Since she was determined to figure out how get me healthier, she started reading books about nutrition and healing and figured out what supplements and vitamins would help improve my health. This was my introduction to alternative health care – which is how I manage my health to this day.
Mom magic saves 2 lives
But my most vivid memory of my mom is from when I became a mom. My son, Kennedy, was colicky and my husband was traveling. I remember calling Mom one day – it seems like yesterday. Ken would not stop crying. I think I’d already changed clothes twice that day, and I was at the end of my rope. So, I called Mom and asked her to come over. I’ll bet I was crying, too. Of course she came over.
I was glued to the dining room window, waiting for that blue Toyota to appear on the horizon.

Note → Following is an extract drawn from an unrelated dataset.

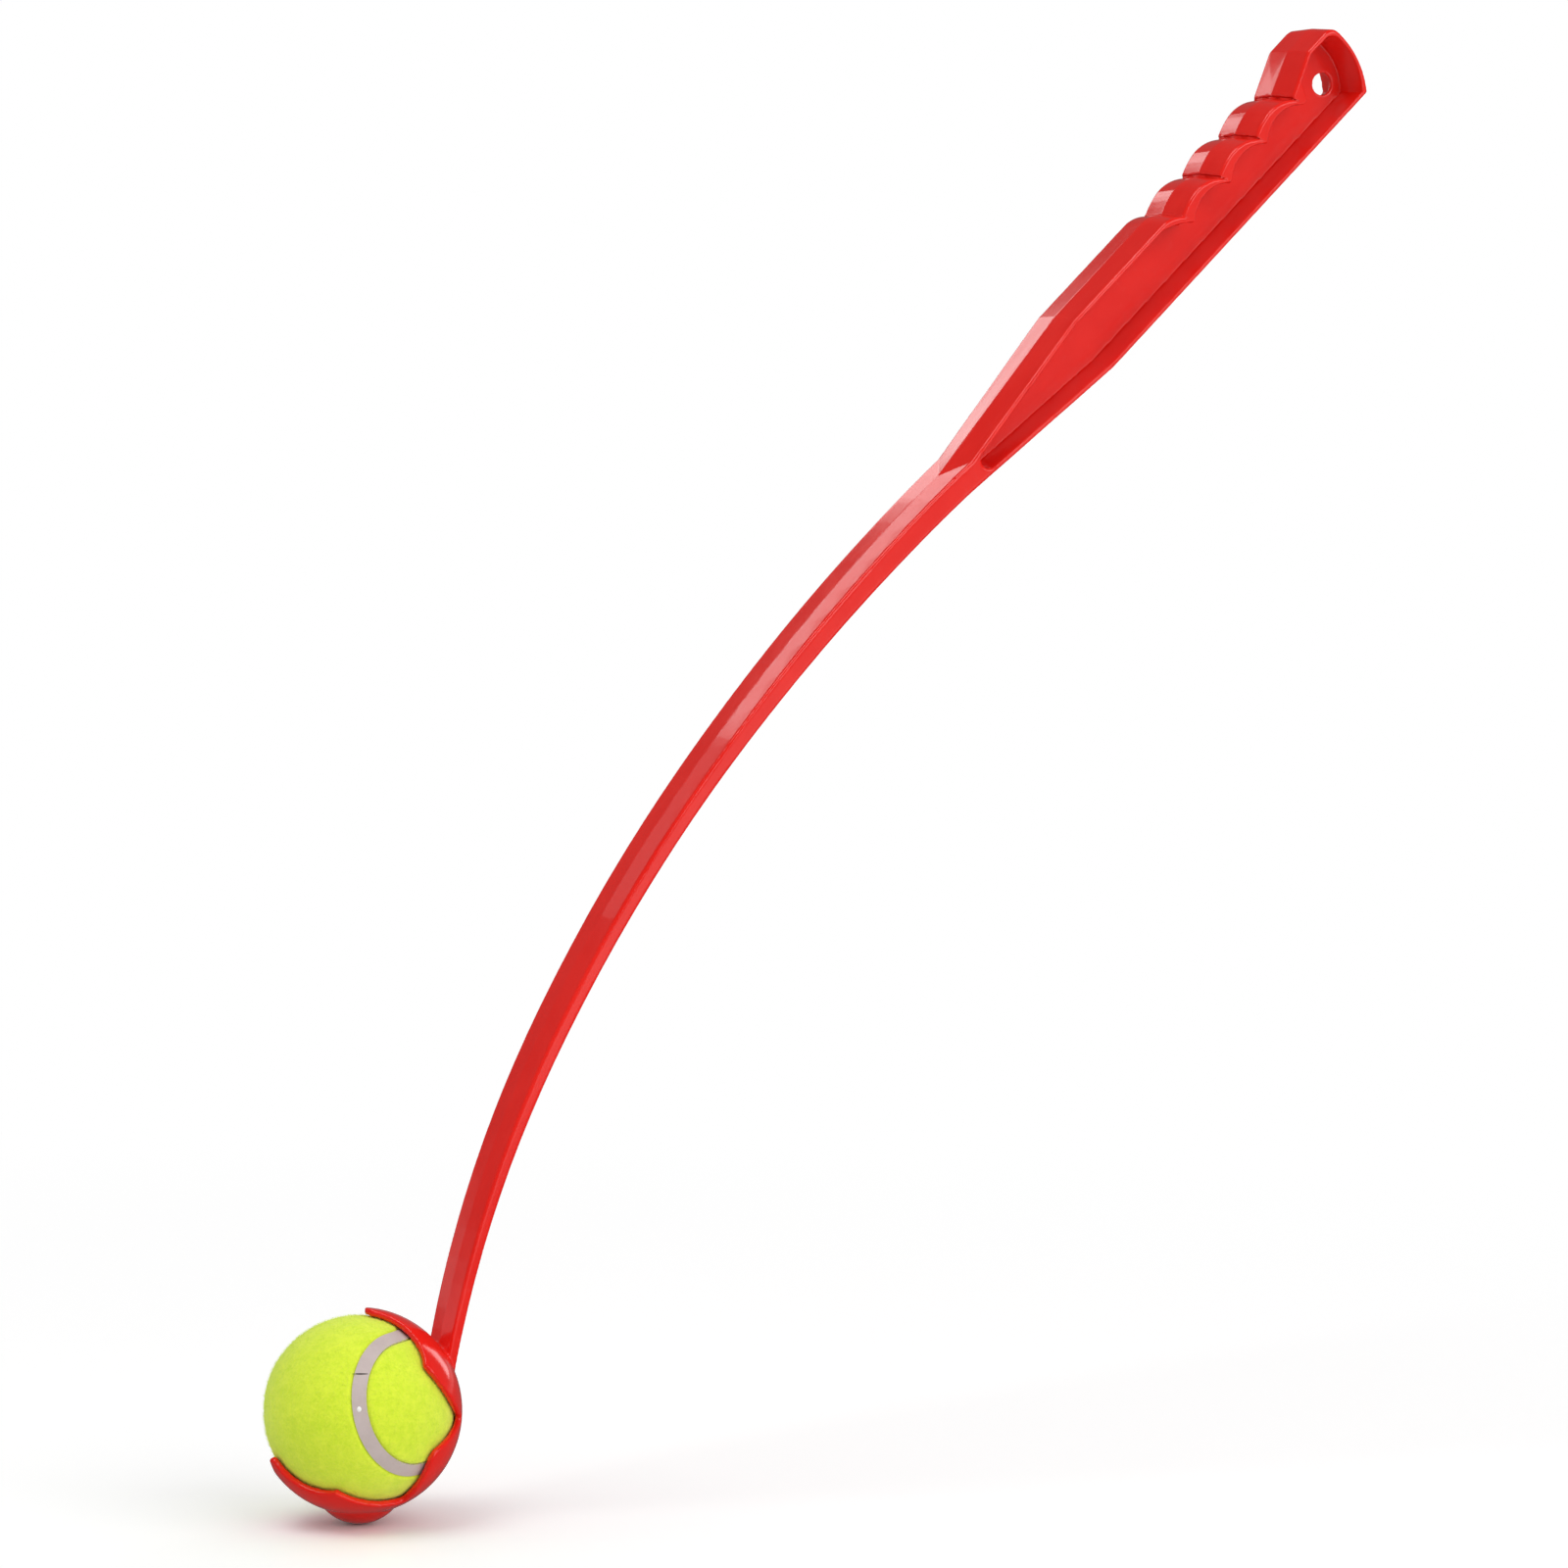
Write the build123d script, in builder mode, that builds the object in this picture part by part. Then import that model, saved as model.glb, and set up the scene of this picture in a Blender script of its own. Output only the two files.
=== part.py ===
from build123d import *
import os
from math import cos, degrees, radians, sin, sqrt, tan

os.makedirs("parts", exist_ok=True)

# Dog ball thrower: one springy moulding with an open grip, a curved shaft and a
# clawed cup, and the hollow felt ball that snaps into the cup.
# Millimetres, +Z up. The origin is the centre of the hang hole in the grip's web.
# The thrower lies in the XZ plane and is the same on both sides of it: -Y is near.

# Ball and cup
ball_radius = 32.5
ball_clearance = 0.5
cup_wall = 2.2
mouth_angle = 144.0          # way out of the cup, in degrees from +X towards +Z
foot_polar = 64.0            # shaft's foot, in degrees from the back of the cup
toe_height = 3.6             # how far the rounded toe under the cup stands off it
toe_half_width = 12.4        # where the toe meets the cup

# Grip, measured from the bend in its back edge
grip_angle = 43.1            # rise of the back edge, in degrees
grip_length = 142.4
grip_width = 28.0
grip_height = 23.2
ridge = 1.0                  # how far the parting line stands above the rims
end_ridge = 0.4              # and how far round the free end
edge_bevel = 0.7
rim_wall = 1.5
web_thickness = 2.2
pocket_draft = 1.2           # the walls are so much thicker at the web
hang_hole_radius = 4.0
hang_hole_inset = 6.3        # from the end of the back edge
hang_hole_height = 10.0      # above the back edge

# Shaft: three tangent arcs from the neck down to the cup, and its sizes at their ends
shaft_radii = (730.0, 570.0, 385.0)
shaft_lengths = (134.0, 116.0, 108.0)
shaft_widths = (25.5, 24.0, 21.3, 18.3)
shaft_thicknesses = (9.1, 6.2, 5.4, 4.2)
shaft_ridge = 0.35
shaft_edge_radius = 1.0

cup_inner_radius = ball_radius + ball_clearance
cup_outer_radius = cup_inner_radius + cup_wall
cut_overrun = 1.0

near_side = Vector(0, -1, 0)


def level_direction(angle):
    """Unit vector in the XZ plane, so many degrees from +X towards +Z."""
    return Vector(cos(radians(angle)), 0, sin(radians(angle)))


# Planes that carry the grip
hang_hole_along = grip_length - hang_hole_inset
grip_axis = level_direction(grip_angle)
grip_rise = level_direction(grip_angle + 90)
bend_point = -(grip_axis * hang_hole_along + grip_rise * hang_hole_height)
grip_plane = Plane(origin=bend_point, x_dir=grip_axis, z_dir=near_side)

# Grip outline: round free end, three finger lobes and their tips
end_bow = 5.7                # how far the free end bows past the back edge
end_height = 27.6
end_corner = 4.5
end_flat = 9.6               # flat top of the end lobe
end_lobe_length = 24.4       # from the first tip to the end of the back edge
tip_height = 20.1
crest_height = 22.7
valley_height = 16.8
tip_overhang = 1.8
finger_count = 3
finger_pitch = 20.4
crest_back = 11.3            # from a lobe's tip side to its crest
grip_start_back = 9.8        # from the last tip to the straight grip
rise_height_share = 0.83     # roundness of a lobe's leading side
fall_height_share = 0.65     # roundness of its trailing side
end_middle_share = 0.52
corner_share = 0.29          # arc's middle, measured in from a square corner
first_tip = grip_length - end_lobe_length


def draw_grip_outline(inset):
    """Closed outline of the grip beyond the bend, drawn in by inset on every side."""
    end_inset = max(inset, -end_ridge)
    end_along = grip_length + end_bow - end_inset
    end_top = end_height - end_inset
    corner_inset = end_corner * corner_share
    lobe_flat_start = end_along - end_corner - end_flat
    Line((0, inset), (grip_length - inset, inset))
    ThreePointArc(
        (grip_length - inset, inset),
        (end_along, end_height * end_middle_share),
        (end_along, end_top - end_corner),
    )
    ThreePointArc(
        (end_along, end_top - end_corner),
        (end_along - corner_inset, end_top - corner_inset),
        (end_along - end_corner, end_top),
    )
    Line((end_along - end_corner, end_top), (lobe_flat_start + end_inset, end_top))
    Line((lobe_flat_start + end_inset, end_top), (first_tip, tip_height - inset))
    for finger in range(finger_count):
        tip = first_tip - finger * finger_pitch
        next_tip = tip - finger_pitch
        valley = tip + tip_overhang
        crest = tip - crest_back
        Line((tip, tip_height - inset), (valley, valley_height - inset))
        ThreePointArc(
            (valley, valley_height - inset),
            ((valley + crest) / 2,
             valley_height + rise_height_share * (crest_height - valley_height) - inset),
            (crest, crest_height - inset),
        )
        ThreePointArc(
            (crest, crest_height - inset),
            ((crest + next_tip) / 2,
             tip_height + fall_height_share * (crest_height - tip_height) - inset),
            (next_tip, tip_height - inset),
        )
    last_tip = first_tip - finger_count * finger_pitch
    last_valley = last_tip + tip_overhang
    grip_start = last_tip - grip_start_back
    Line((last_tip, tip_height - inset), (last_valley, valley_height - inset))
    ThreePointArc(
        (last_valley, valley_height - inset),
        ((last_valley + grip_start) / 2,
         valley_height + rise_height_share * (grip_height - valley_height) - inset),
        (grip_start, grip_height - inset),
    )
    Polyline((grip_start, grip_height - inset), (0, grip_height - inset), (0, inset))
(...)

And, as soon as her tires hit our driveway, Ken stopped crying. Magic. Or Mom superpowers. The minute Mom came in the house; I told her what had happened.
She grinned, and said, “As soon as you saw my car you relaxed, so Ken relaxed, too.” That’s a superpower. One child saw her mother pull in the driveway and her child automatically knew everything was going to be okay.
Come to think of it, that’s what I learned from all of these women. Create community. If you need help, ask. Your community will save you. Always be reading. Think. Grow. Don’t hide your smart.
Thank you, ladies. I’m proud to carry your work forward.